17. Virtual Worlds In Their Own Terms. The third class of ethnographic methods making up my heuristic typology involves studying a single virtual world. This is the primary method I employ in my book Coming of Age in Second Life, where I refer to it as studying a virtual world “in its own terms.” If Geertz’s book Islam Observed can serve as an analogue for studying virtual/virtual interfaces, then several of his other books (for instance, his first ethnography, The Religion of Java), can serve a similar purpose in regard to studying a virtual world “in its own terms.” Geertz’s Religion of Java is primarily a study of Islam, and there are by how hundreds of insightful ethnographies of Islam, exploring Muslim life around the world. That such ethnographies usually focus on particular places and communities does not mean they ignore that Muslims are found worldwide, that many Muslims make the pilgrimage to Mecca, that persons migrate, and so on. Instead, it means that they examine how such translocal cultural logics and practices shape what is emicially understood to be a particular community or communities. It is absolutely crucial to recognize that an interest in intersectionality, translocality, and the co-constitution of cultural domains is typically common to all three classes of ethnographic methods I discuss in this essay. Some studies of virtual worlds “in their own terms” focus upon subcultures or specific topics (say, sexuality, or economics). Others strive for a more general portrait. In any case, researchers working in this genre are often interested in how shared practices and meanings emerge and are contested within a virtual world.
18. This rough typology of ethnographic methods with regard to studying virtual worlds is meant to underscore how different genres of research design allow for exploring varied sets of research questions. Most researchers end up working in all of these genres over time, but at any point in time the best research is based upon the difficult choice of focusing one’s methods in line with a particular avenue of investigation. Arriving at a workable and compelling design is perhaps the most challenging and important step in conducting research. It is not possible to do everything at once. In the emerging research community around virtual worlds, I have sometimes encountered a misreading of my colleague George Marcus’s work on multi-sited ethnography, wherein it seems to be assumed that the more “multi,” the better. In this misunderstanding, research on a single fieldsite is, a priori, suspect or outdated, while research on multiple fieldsites is, a priori, valorized as cutting-edge. In reality, both single-sited and multi-sited methods go back to the earliest decades of ethnographic research: indeed, nineteenth-century anthropology was dominated by evolutionary approaches that presumed multiple sites of research and comparison. This is why in 1896, Franz Boas, a founding figure in American anthropology, felt compelled to write his influential article “The Limitations of the Comparative Method of Anthropology.”

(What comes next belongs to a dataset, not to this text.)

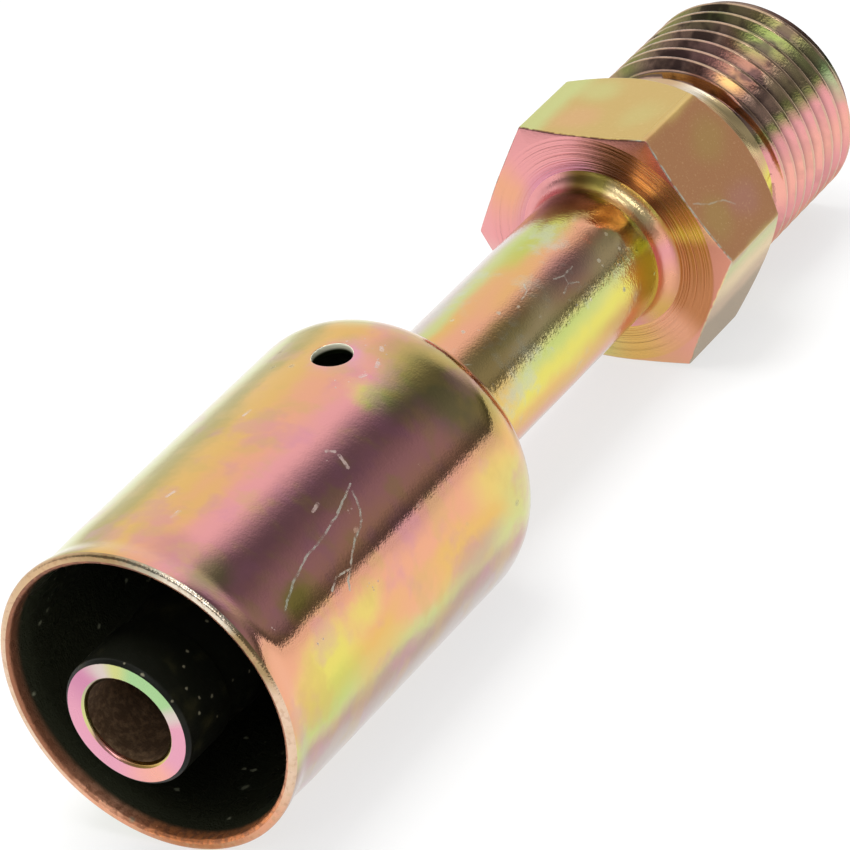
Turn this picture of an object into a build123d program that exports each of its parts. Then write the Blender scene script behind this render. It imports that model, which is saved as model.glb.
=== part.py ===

19. It should be clear that all three of the methodological approaches discussed above (or the many additional methods that I could have set forth with a more “splitter” typology) are valid approaches to researching virtual worlds. All have strengths, and all involve sacrifices in terms of honing a doable research plan. In what I find to be the best research in virtual worlds or the actual world, we are moving toward forms of what I have elsewhere termed “postreflexive” modes of ethnographic engagement, focusing upon how “the fieldsite” of any research project emerges through that ethnographic engagement, rather than being set in stone “out there.” It is by now well-acknowledged that the single fieldsite is, in this sense, an ethnographic fiction. The irony is that in virtual worlds research, what sometimes appears to be less well-acknowledged is that multiple fieldsites are also so constructed.
20. What does the future hold? It appears that research on virtual worlds will continue to increase and diversify. A subset of that research will continue to be ethnographic in some sense, and this work bears every indication of representing an innovative set of contributions. Obviously, there is no need to choose between the various methods for ethnographic research with regard to virtual worlds that I have discussed above. All can be done well or badly, but none of them are by definition invalid. When properly keyed to appropriate research questions, each has something to offer. Each can contribute to building a body of ethnographic work that will help illuminate what virtual worlds are, as well as their changing place in human life. In some ways this body of work will be specific to virtual worlds, but it will continue to draw from a range of other fields as well. For instance, while (as noted above) virtual worlds are not necessarily visual and are not necessarily games, they do tend to be highly visual and often are games or emphasize play. As a result, theoretical perspectives from game studies and visual studies, among other disciplines, will continue to be crucial for understanding most virtual worlds. In turn, the growing body of research on virtual worlds, informed in part by various modes of ethnography, will have much to offer many other fields of inquiry. The conjunction of ethnography and virtual worlds will continue to stand as a vibrant field of research, contributing to central debates about human selfhood and sociality into the future.
—Tom Boellstorff is Associate Professor of Anthropology at the University of California, Irvine, and Editor-in-Chief of American Anthropologist.